◆ **Task description**:
Show all lines of the listing that hold the word "joints".

Start Task input

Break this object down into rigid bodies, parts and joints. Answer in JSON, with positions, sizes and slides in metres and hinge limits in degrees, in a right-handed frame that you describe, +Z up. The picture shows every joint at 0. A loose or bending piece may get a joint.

End Task input
Start Task input

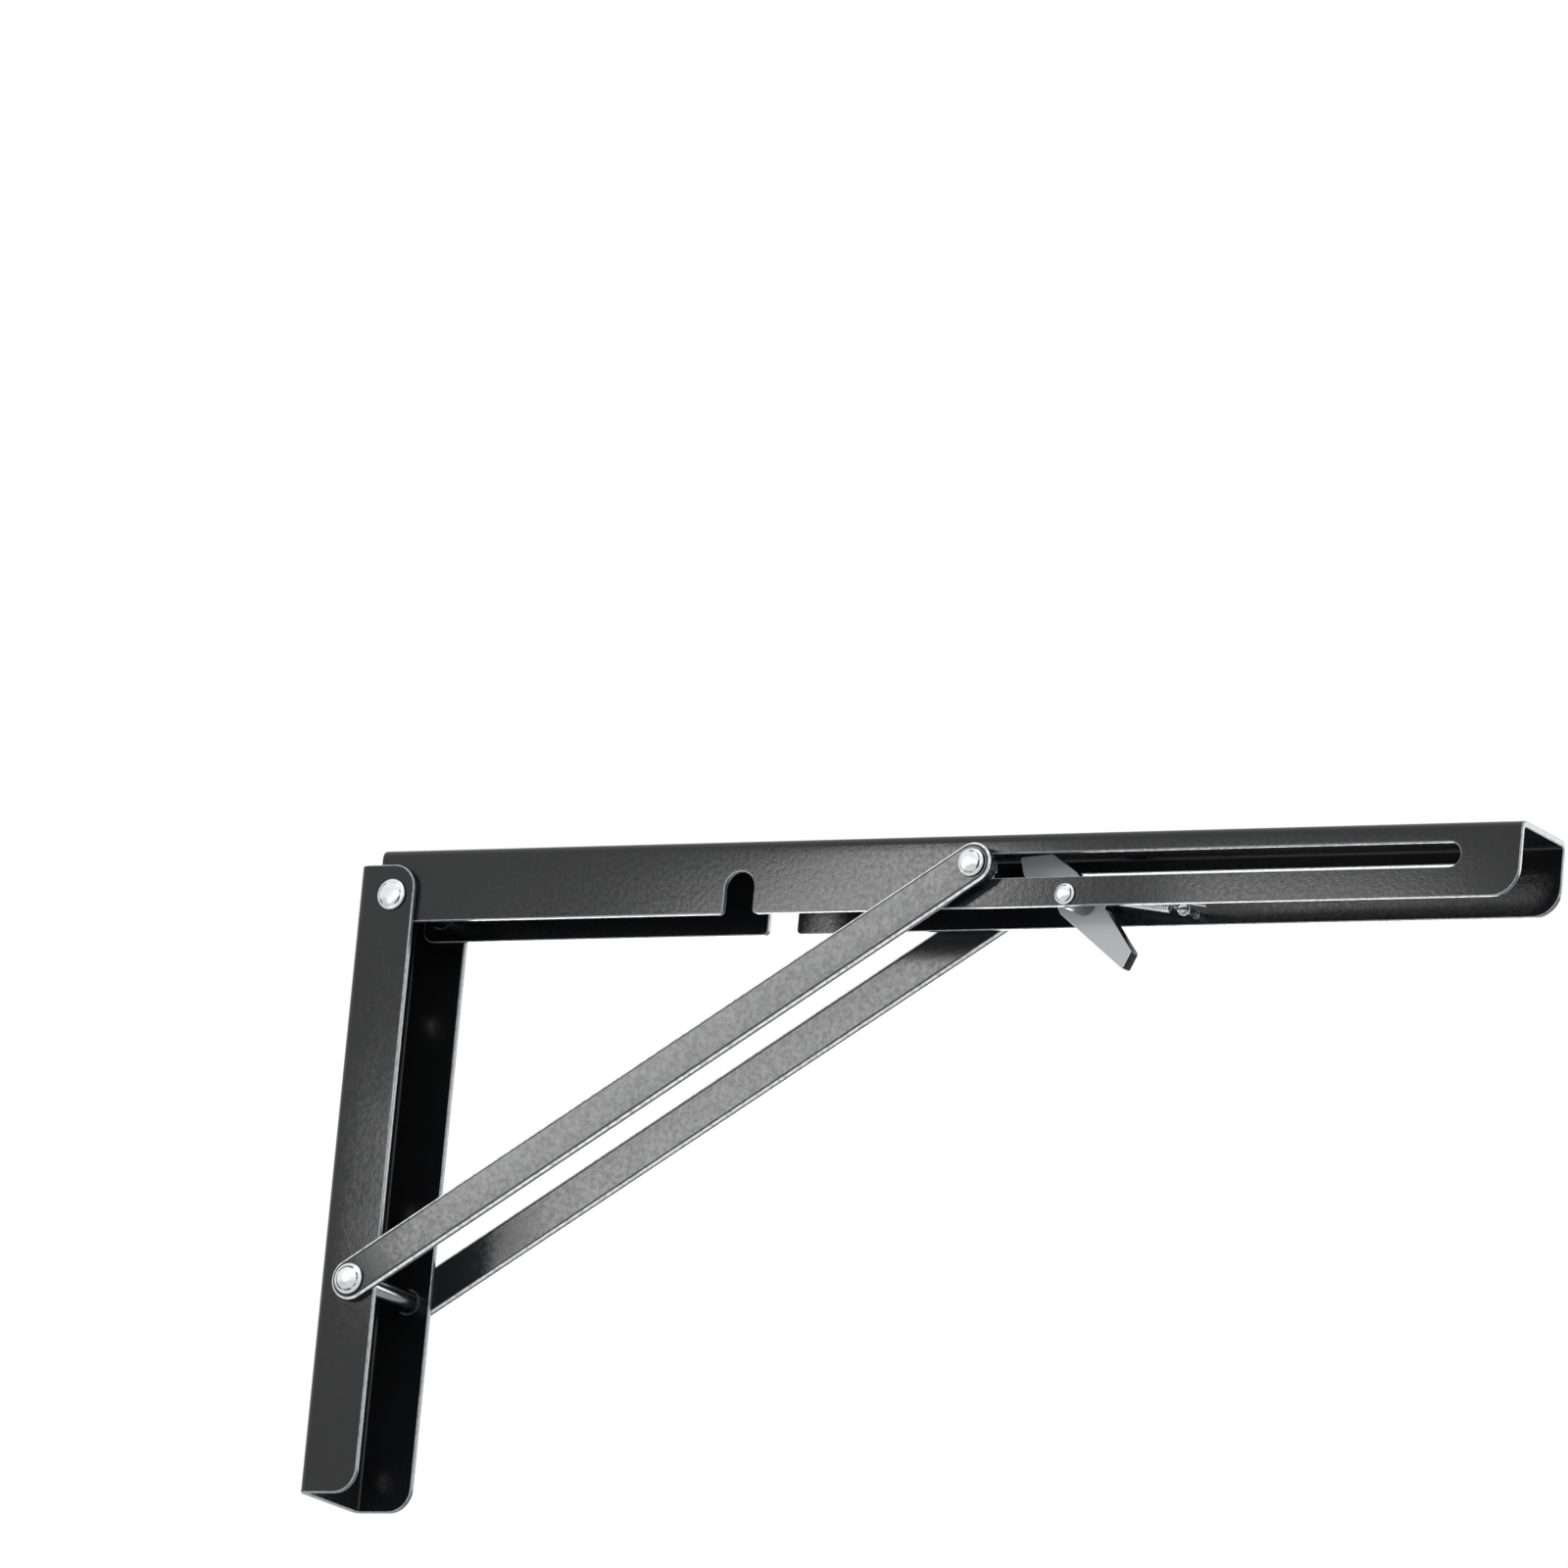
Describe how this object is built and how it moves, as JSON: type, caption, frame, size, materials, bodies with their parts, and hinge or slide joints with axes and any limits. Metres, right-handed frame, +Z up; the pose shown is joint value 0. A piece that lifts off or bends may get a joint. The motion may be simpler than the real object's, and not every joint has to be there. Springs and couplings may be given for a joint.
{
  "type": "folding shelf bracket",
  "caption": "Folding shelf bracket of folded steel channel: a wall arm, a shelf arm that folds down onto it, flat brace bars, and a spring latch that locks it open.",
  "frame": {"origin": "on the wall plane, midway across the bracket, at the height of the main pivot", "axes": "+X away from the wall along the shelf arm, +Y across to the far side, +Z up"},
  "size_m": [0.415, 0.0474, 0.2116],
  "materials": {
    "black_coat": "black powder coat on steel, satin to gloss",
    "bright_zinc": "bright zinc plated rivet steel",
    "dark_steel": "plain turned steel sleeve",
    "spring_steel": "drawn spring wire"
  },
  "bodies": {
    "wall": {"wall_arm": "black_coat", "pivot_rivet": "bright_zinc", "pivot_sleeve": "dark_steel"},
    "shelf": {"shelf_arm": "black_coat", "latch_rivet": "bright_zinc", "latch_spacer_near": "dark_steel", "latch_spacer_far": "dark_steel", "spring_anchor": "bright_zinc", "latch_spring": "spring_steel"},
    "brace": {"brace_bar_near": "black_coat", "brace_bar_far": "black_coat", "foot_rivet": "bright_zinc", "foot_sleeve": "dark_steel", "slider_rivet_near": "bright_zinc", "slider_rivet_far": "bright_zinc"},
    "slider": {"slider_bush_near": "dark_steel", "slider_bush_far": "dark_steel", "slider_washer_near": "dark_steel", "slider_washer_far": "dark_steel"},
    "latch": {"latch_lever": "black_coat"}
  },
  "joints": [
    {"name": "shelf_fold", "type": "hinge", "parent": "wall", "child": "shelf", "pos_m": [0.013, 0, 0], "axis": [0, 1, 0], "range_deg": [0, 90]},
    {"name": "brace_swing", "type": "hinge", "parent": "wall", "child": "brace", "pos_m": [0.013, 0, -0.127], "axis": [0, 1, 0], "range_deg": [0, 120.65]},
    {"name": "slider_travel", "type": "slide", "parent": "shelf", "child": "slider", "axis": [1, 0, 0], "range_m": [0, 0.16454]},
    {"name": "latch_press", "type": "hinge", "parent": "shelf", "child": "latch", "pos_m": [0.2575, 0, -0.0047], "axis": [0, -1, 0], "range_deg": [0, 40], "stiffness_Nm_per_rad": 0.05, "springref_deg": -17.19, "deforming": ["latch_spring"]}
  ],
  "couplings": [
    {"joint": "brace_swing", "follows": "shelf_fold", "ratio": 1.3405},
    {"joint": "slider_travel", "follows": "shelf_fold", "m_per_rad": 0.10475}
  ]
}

End Task input

◆ **Complete output**:
Break this object down into rigid bodies, parts and joints. Answer in JSON, with positions, sizes and slides in metres and hinge limits in degrees, in a right-handed frame that you describe, +Z up. The picture shows every joint at 0. A loose or bending piece may get a joint.
Describe how this object is built and how it moves, as JSON: type, caption, frame, size, materials, bodies with their parts, and hinge or slide joints with axes and any limits. Metres, right-handed frame, +Z up; the pose shown is joint value 0. A piece that lifts off or bends may get a joint. The motion may be simpler than the real object's, and not every joint has to be there. Springs and couplings may be given for a joint.
  "joints": [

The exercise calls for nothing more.